** BEGIN Supplied material **

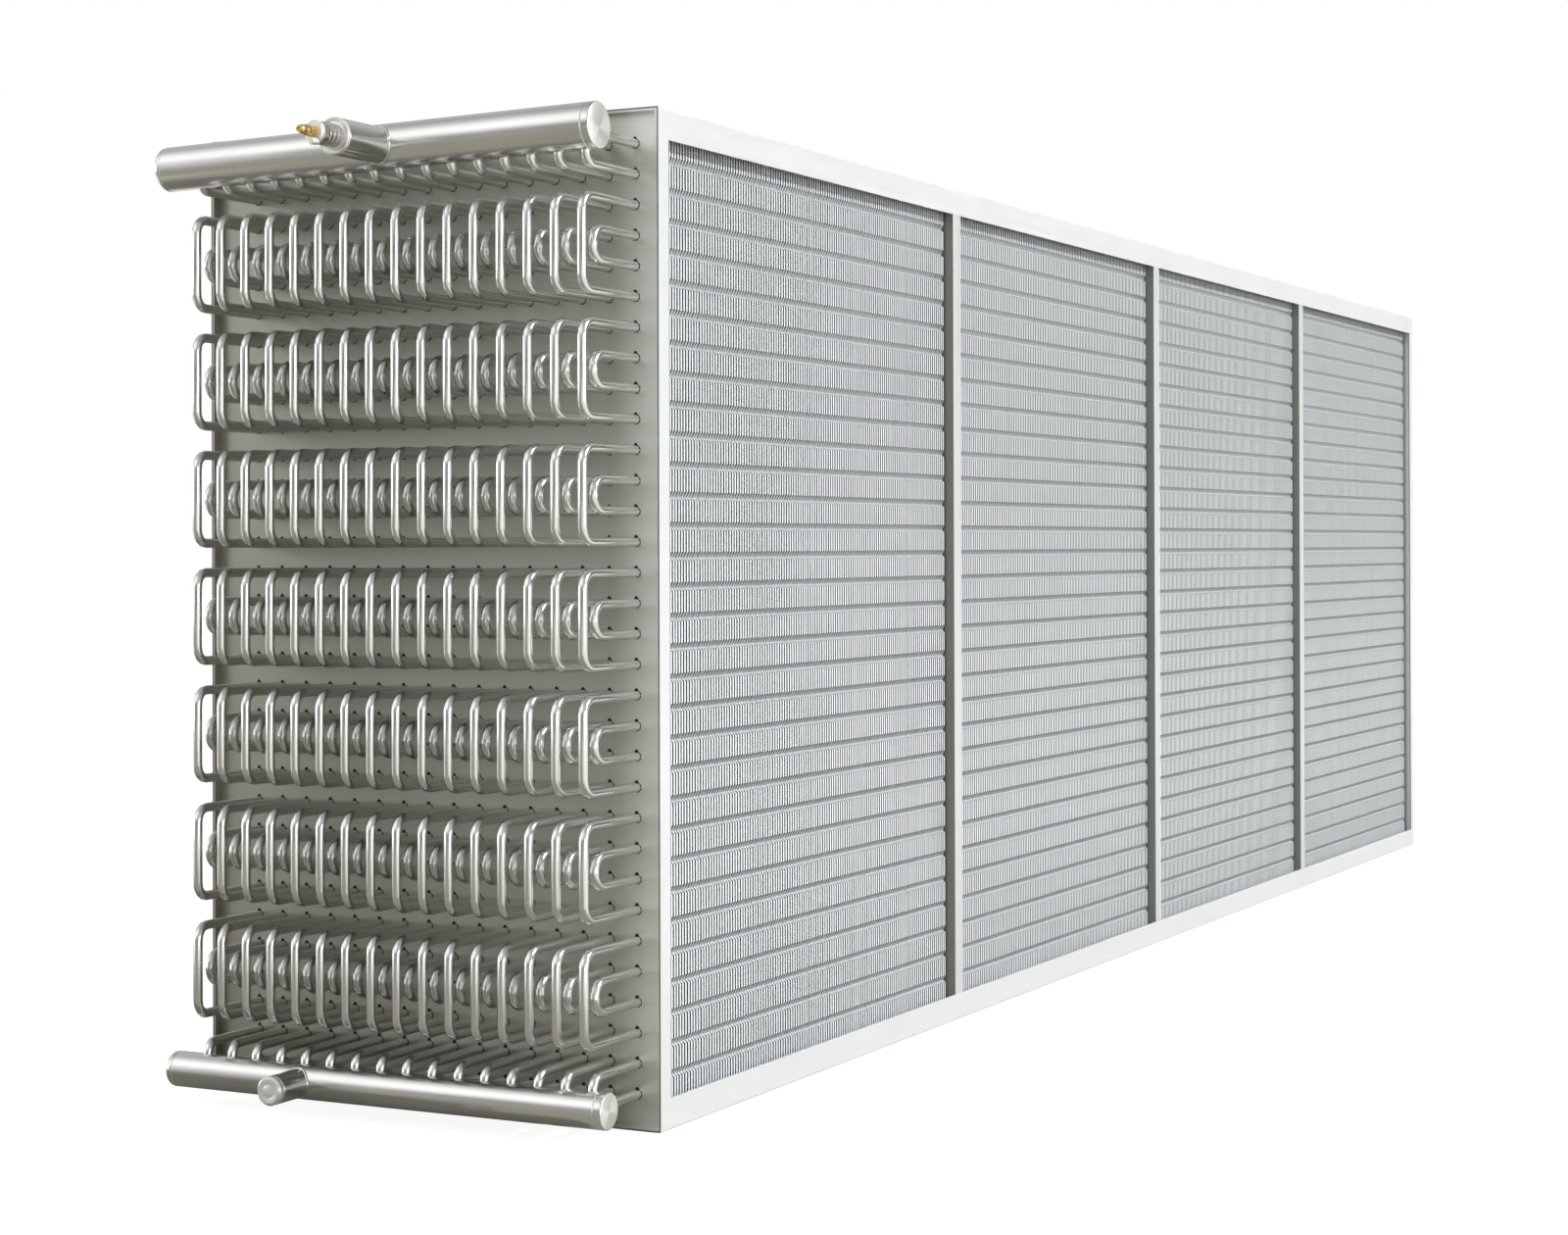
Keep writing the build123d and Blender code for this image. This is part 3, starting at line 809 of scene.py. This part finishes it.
def buildStage():
    r = stageSettings["floorReach"]
    corners = [(-r, -r, 0), (r, -r, 0), (r, r, 0), (-r, r, 0)]
    floor = newObject("floor", meshFrom("floor", corners, [(0, 1, 2, 3)]))
    floor.location.z = -stageSettings["floorDrop"]
    material, nodes, links, shader = startFinish("paleFloor")
    shader.inputs["Base Color"].default_value = (*stageSettings["floorColour"], 1)
    shader.inputs["Roughness"].default_value = 0.9
    # the floor is white to the eye; metal sees it pale at a distance and darker round the coil
    path = nodes.new("ShaderNodeLightPath")
    place = nodes.new("ShaderNodeTexCoord")
    split = nodes.new("ShaderNodeSeparateXYZ")
    links.new(place.outputs["Object"], split.inputs["Vector"])
    x, y = split.outputs[0], split.outputs[1]
    glow, spans = stageSettings, maskSpans
    near, far = glow["nearFloorInMetal"], glow["farFloorInMetal"]
    inFront = addMap(nodes, links, y, *spans["floorFront"], near, far)
    behind = addMap(nodes, links, y, *spans["floorBehind"], near, far)
    finSide = addMap(nodes, links, x, *spans["floorFinSide"], 0.0, 1.0)
    behind = addMath(nodes, links, "MULTIPLY", behind, finSide)
    inMetal = addMath(nodes, links, "MAXIMUM", inFront, behind)
    inMetal = addMath(nodes, links, "MULTIPLY", inMetal, path.outputs["Is Glossy Ray"])
    seen = addMap(nodes, links, path.outputs["Is Camera Ray"], 0.0, 1.0, 0.0, glow["floorGlow"])
    shader.inputs["Emission Color"].default_value = (1, 1, 1, 1)
    links.new(addMath(nodes, links, "MAXIMUM", seen, inMetal), shader.inputs["Emission Strength"])
    floor.data.materials.append(material)

    world = bpy.data.worlds.new("studio")
    bpy.context.scene.world = world
    world.use_nodes = True
    nodes, links = world.node_tree.nodes, world.node_tree.links
    background = nodes["Background"]
    # a hall with bright roof lights, darker on the fins' side, and pale openings at eye level
    place = nodes.new("ShaderNodeTexCoord")
    split = nodes.new("ShaderNodeSeparateXYZ")
    links.new(place.outputs["Generated"], split.inputs["Vector"])
    x, y, z = split.outputs
    glow, spans = stageSettings, maskSpans
    wall = addMap(nodes, links, y, *spans["frontWall"], glow["wallGlow"], glow["frontWallGlow"])
    roof = addMap(nodes, links, z, *spans["roof"], 0.0, glow["roofGlow"])
    roofSide = addMap(nodes, links, x, *spans["farRoof"], 1.0, glow["farRoofShare"])
    roof = addMath(nodes, links, "MULTIPLY", roof, roofSide)
    overhead = addMap(nodes, links, z, *spans["zenith"], 1.0, glow["zenithShare"])
    roof = addMath(nodes, links, "MULTIPLY", roof, overhead)
    roofShare = addMap(nodes, links, y, *spans["frontRoof"], 1.0, glow["frontRoofShare"])
    upright = addMath(nodes, links, "ABSOLUTE", z)
    level = addMap(nodes, links, upright, *spans["openingLevel"], 0.0, glow["openingGlow"])
    left = addMap(nodes, links, x, *spans["openingLeft"], 0.0, 1.0)
    right = addMap(nodes, links, x, *spans["openingRight"], 0.0, 1.0)
    opening = addMath(nodes, links, "MULTIPLY", addMath(nodes, links, "MULTIPLY", level, left), right)
    total = addMath(nodes, links, "ADD", addMath(nodes, links, "MULTIPLY", roof, roofShare), opening)
    total = addMath(nodes, links, "ADD", total, wall)
    path = nodes.new("ShaderNodeLightPath")
    eye, glass = path.outputs["Is Camera Ray"], path.outputs["Is Transmission Ray"]
    seen = addMath(nodes, links, "MAXIMUM", eye, glass)
    # metal shows the white backdrop too, thinly, over the hall's own light and dark
    inMetal = addMap(nodes, links, path.outputs["Is Glossy Ray"], 0.0, 1.0, 0.0, glow["backdropInMetal"])
    seen = addMath(nodes, links, "MAXIMUM", seen, inMetal)
    strength = nodes.new("ShaderNodeMix")
    links.new(seen, strength.inputs["Factor"])
    links.new(total, strength.inputs["A"])
    strength.inputs["B"].default_value = 1.0
    background.inputs["Color"].default_value = (1, 1, 1, 1)
    links.new(strength.outputs["Result"], background.inputs["Strength"])


def addSun(name, towards):
    sun = bpy.data.lights.new(name, "SUN")
    sun.energy = stageSettings["sunPower"]
    sun.angle = math.radians(stageSettings["sunAngle"])
    holder = bpy.data.objects.new(name, sun)
    holder.rotation_euler = Vector(towards).to_track_quat("Z", "Y").to_euler()
    bpy.context.collection.objects.link(holder)


cameraSettings = {
    "spot": (-6.747, -2.653, 0.951), "yaw": 28.005, "pitch": 0.212, "roll": -0.154,
    "lens": 67.28, "shiftX": 0.0875, "shiftY": -0.0531, "sensor": 36, "clip": 200,
}


def buildCamera():
    s = cameraSettings
    camera = bpy.data.cameras.new("camera")
    camera.sensor_fit = "HORIZONTAL"
    camera.sensor_width = s["sensor"]
    camera.lens = s["lens"]
    camera.shift_x = s["shiftX"]
    camera.shift_y = s["shiftY"]
    camera.clip_end = s["clip"]
    holder = bpy.data.objects.new("camera", camera)
    yaw, pitch, roll = (math.radians(s[name]) for name in ("yaw", "pitch", "roll"))
    ahead = Vector((math.cos(pitch) * math.cos(yaw), math.cos(pitch) * math.sin(yaw), math.sin(pitch)))
    right = ahead.cross(Vector((0, 0, 1))).normalized()
    up = right.cross(ahead)
    turnedRight = math.cos(roll) * right + math.sin(roll) * up
    turnedUp = -math.sin(roll) * right + math.cos(roll) * up
    grid = Matrix((turnedRight, turnedUp, -ahead)).transposed().to_4x4()
    holder.matrix_world = Matrix.Translation(Vector(s["spot"])) @ grid
    bpy.context.collection.objects.link(holder)
    bpy.context.scene.camera = holder


buildStage()
addSun("windowSun", stageSettings["sunTowards"])
buildCamera()
bpy.context.scene.view_settings.view_transform = "Standard"
print("coil scene: stage lit")
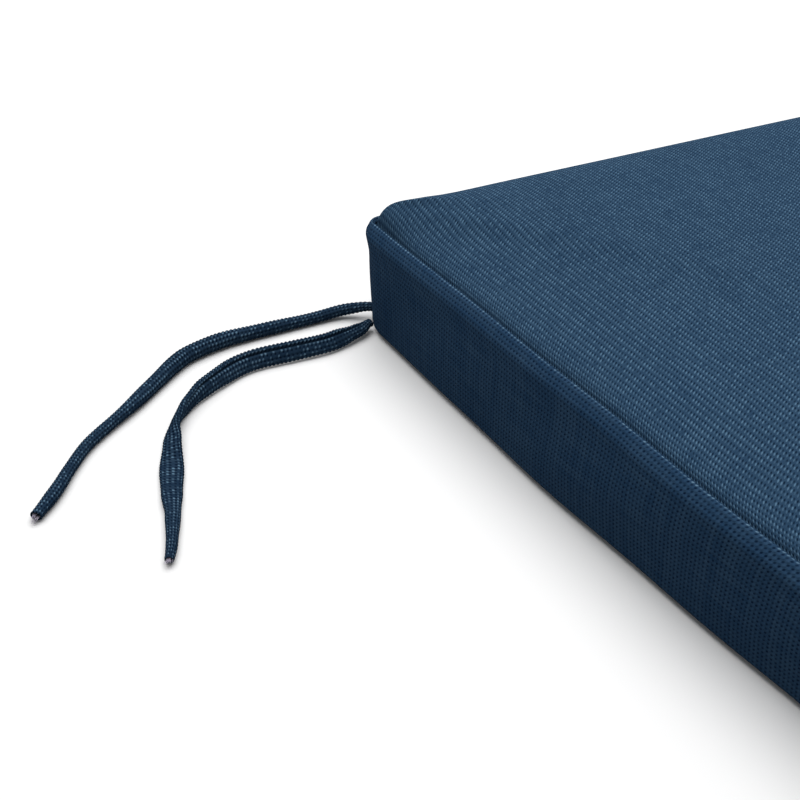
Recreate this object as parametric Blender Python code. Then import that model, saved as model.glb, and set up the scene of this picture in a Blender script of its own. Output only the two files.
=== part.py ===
"""Bench cushion: a crowned, filled seat cushion with a boxing band and two pairs of ties.

The long side runs along X and the back edge faces +Y. The cushion lies on its back on the
plane z = 0, with the origin under its middle.
"""

import math

import bmesh
import bpy
from mathutils import Vector

MM = 0.001

# Driving dimensions in metres
LENGTH = 1.200
DEPTH = 0.460
THICKNESS = 0.0650
CLEARANCE = 0.0003

# Boxing band: a strip of cloth that rolls over at both edges into the seams. A lip is a wide
# curve up to an angle, a straight slope and a tight fold, which ends at a second angle
BAND_CLOTH = 0.0012
LOWER_LIP = (0.0034, 60.0, 0.0, 0.0034, 135.0)
UPPER_LIP = (0.0044, 40.0, 0.0032, 0.0020, 170.0)
BAND_LOW = 0.0013
BAND_HIGH = 0.0486
BAND_BELLY = 0.0008

# Corners in plan: tighter below the top lip than at the bottom seam, and tightest at the lip
CORNER_TOP = 0.021
CORNER_LIP = 0.0150
CORNER_BOTTOM = 0.028
LIP_REACH = 0.006
CROWN_CORNER_REACH = 0.020

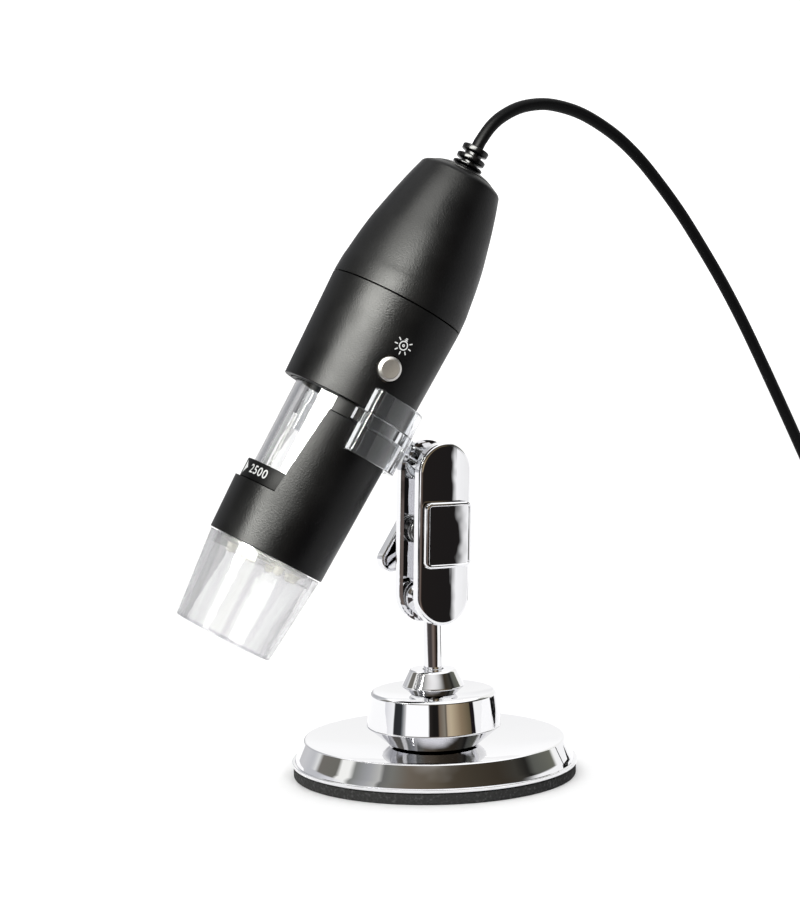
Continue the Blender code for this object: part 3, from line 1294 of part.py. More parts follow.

** END Supplied material **

== Problem ==
Without the pictures, reproduce every line of the records above exactly.

== Output for this exercise ==
Keep writing the build123d and Blender code for this image. This is part 3, starting at line 809 of scene.py. This part finishes it.
def buildStage():
    r = stageSettings["floorReach"]
    corners = [(-r, -r, 0), (r, -r, 0), (r, r, 0), (-r, r, 0)]
    floor = newObject("floor", meshFrom("floor", corners, [(0, 1, 2, 3)]))
    floor.location.z = -stageSettings["floorDrop"]
    material, nodes, links, shader = startFinish("paleFloor")
    shader.inputs["Base Color"].default_value = (*stageSettings["floorColour"], 1)
    shader.inputs["Roughness"].default_value = 0.9
    # the floor is white to the eye; metal sees it pale at a distance and darker round the coil
    path = nodes.new("ShaderNodeLightPath")
    place = nodes.new("ShaderNodeTexCoord")
    split = nodes.new("ShaderNodeSeparateXYZ")
    links.new(place.outputs["Object"], split.inputs["Vector"])
    x, y = split.outputs[0], split.outputs[1]
    glow, spans = stageSettings, maskSpans
    near, far = glow["nearFloorInMetal"], glow["farFloorInMetal"]
    inFront = addMap(nodes, links, y, *spans["floorFront"], near, far)
    behind = addMap(nodes, links, y, *spans["floorBehind"], near, far)
    finSide = addMap(nodes, links, x, *spans["floorFinSide"], 0.0, 1.0)
    behind = addMath(nodes, links, "MULTIPLY", behind, finSide)
    inMetal = addMath(nodes, links, "MAXIMUM", inFront, behind)
    inMetal = addMath(nodes, links, "MULTIPLY", inMetal, path.outputs["Is Glossy Ray"])
    seen = addMap(nodes, links, path.outputs["Is Camera Ray"], 0.0, 1.0, 0.0, glow["floorGlow"])
    shader.inputs["Emission Color"].default_value = (1, 1, 1, 1)
    links.new(addMath(nodes, links, "MAXIMUM", seen, inMetal), shader.inputs["Emission Strength"])
    floor.data.materials.append(material)

    world = bpy.data.worlds.new("studio")
    bpy.context.scene.world = world
    world.use_nodes = True
    nodes, links = world.node_tree.nodes, world.node_tree.links
    background = nodes["Background"]
    # a hall with bright roof lights, darker on the fins' side, and pale openings at eye level
    place = nodes.new("ShaderNodeTexCoord")
    split = nodes.new("ShaderNodeSeparateXYZ")
    links.new(place.outputs["Generated"], split.inputs["Vector"])
    x, y, z = split.outputs
    glow, spans = stageSettings, maskSpans
    wall = addMap(nodes, links, y, *spans["frontWall"], glow["wallGlow"], glow["frontWallGlow"])
    roof = addMap(nodes, links, z, *spans["roof"], 0.0, glow["roofGlow"])
    roofSide = addMap(nodes, links, x, *spans["farRoof"], 1.0, glow["farRoofShare"])
    roof = addMath(nodes, links, "MULTIPLY", roof, roofSide)
    overhead = addMap(nodes, links, z, *spans["zenith"], 1.0, glow["zenithShare"])
    roof = addMath(nodes, links, "MULTIPLY", roof, overhead)
    roofShare = addMap(nodes, links, y, *spans["frontRoof"], 1.0, glow["frontRoofShare"])
    upright = addMath(nodes, links, "ABSOLUTE", z)
    level = addMap(nodes, links, upright, *spans["openingLevel"], 0.0, glow["openingGlow"])
    left = addMap(nodes, links, x, *spans["openingLeft"], 0.0, 1.0)
    right = addMap(nodes, links, x, *spans["openingRight"], 0.0, 1.0)
    opening = addMath(nodes, links, "MULTIPLY", addMath(nodes, links, "MULTIPLY", level, left), right)
    total = addMath(nodes, links, "ADD", addMath(nodes, links, "MULTIPLY", roof, roofShare), opening)
    total = addMath(nodes, links, "ADD", total, wall)
    path = nodes.new("ShaderNodeLightPath")
    eye, glass = path.outputs["Is Camera Ray"], path.outputs["Is Transmission Ray"]
    seen = addMath(nodes, links, "MAXIMUM", eye, glass)
    # metal shows the white backdrop too, thinly, over the hall's own light and dark
    inMetal = addMap(nodes, links, path.outputs["Is Glossy Ray"], 0.0, 1.0, 0.0, glow["backdropInMetal"])
    seen = addMath(nodes, links, "MAXIMUM", seen, inMetal)
    strength = nodes.new("ShaderNodeMix")
    links.new(seen, strength.inputs["Factor"])
    links.new(total, strength.inputs["A"])
    strength.inputs["B"].default_value = 1.0
    background.inputs["Color"].default_value = (1, 1, 1, 1)
    links.new(strength.outputs["Result"], background.inputs["Strength"])


def addSun(name, towards):
    sun = bpy.data.lights.new(name, "SUN")
    sun.energy = stageSettings["sunPower"]
    sun.angle = math.radians(stageSettings["sunAngle"])
    holder = bpy.data.objects.new(name, sun)
    holder.rotation_euler = Vector(towards).to_track_quat("Z", "Y").to_euler()
    bpy.context.collection.objects.link(holder)


cameraSettings = {
    "spot": (-6.747, -2.653, 0.951), "yaw": 28.005, "pitch": 0.212, "roll": -0.154,
    "lens": 67.28, "shiftX": 0.0875, "shiftY": -0.0531, "sensor": 36, "clip": 200,
}


def buildCamera():
    s = cameraSettings
    camera = bpy.data.cameras.new("camera")
    camera.sensor_fit = "HORIZONTAL"
    camera.sensor_width = s["sensor"]
    camera.lens = s["lens"]
    camera.shift_x = s["shiftX"]
    camera.shift_y = s["shiftY"]
    camera.clip_end = s["clip"]
    holder = bpy.data.objects.new("camera", camera)
    yaw, pitch, roll = (math.radians(s[name]) for name in ("yaw", "pitch", "roll"))
    ahead = Vector((math.cos(pitch) * math.cos(yaw), math.cos(pitch) * math.sin(yaw), math.sin(pitch)))
    right = ahead.cross(Vector((0, 0, 1))).normalized()
    up = right.cross(ahead)
    turnedRight = math.cos(roll) * right + math.sin(roll) * up
    turnedUp = -math.sin(roll) * right + math.cos(roll) * up
    grid = Matrix((turnedRight, turnedUp, -ahead)).transposed().to_4x4()
    holder.matrix_world = Matrix.Translation(Vector(s["spot"])) @ grid
    bpy.context.collection.objects.link(holder)
    bpy.context.scene.camera = holder


buildStage()
addSun("windowSun", stageSettings["sunTowards"])
buildCamera()
bpy.context.scene.view_settings.view_transform = "Standard"
print("coil scene: stage lit")
Recreate this object as parametric Blender Python code. Then import that model, saved as model.glb, and set up the scene of this picture in a Blender script of its own. Output only the two files.
=== part.py ===
"""Bench cushion: a crowned, filled seat cushion with a boxing band and two pairs of ties.

The long side runs along X and the back edge faces +Y. The cushion lies on its back on the
plane z = 0, with the origin under its middle.
"""

import math

import bmesh
import bpy
from mathutils import Vector

MM = 0.001

# Driving dimensions in metres
LENGTH = 1.200
DEPTH = 0.460
THICKNESS = 0.0650
CLEARANCE = 0.0003

# Boxing band: a strip of cloth that rolls over at both edges into the seams. A lip is a wide
# curve up to an angle, a straight slope and a tight fold, which ends at a second angle
BAND_CLOTH = 0.0012
LOWER_LIP = (0.0034, 60.0, 0.0, 0.0034, 135.0)
UPPER_LIP = (0.0044, 40.0, 0.0032, 0.0020, 170.0)
BAND_LOW = 0.0013
BAND_HIGH = 0.0486
BAND_BELLY = 0.0008

# Corners in plan: tighter below the top lip than at the bottom seam, and tightest at the lip
CORNER_TOP = 0.021
CORNER_LIP = 0.0150
CORNER_BOTTOM = 0.028
LIP_REACH = 0.006
CROWN_CORNER_REACH = 0.020

Continue the Blender code for this object: part 3, from line 1294 of part.py. More parts follow.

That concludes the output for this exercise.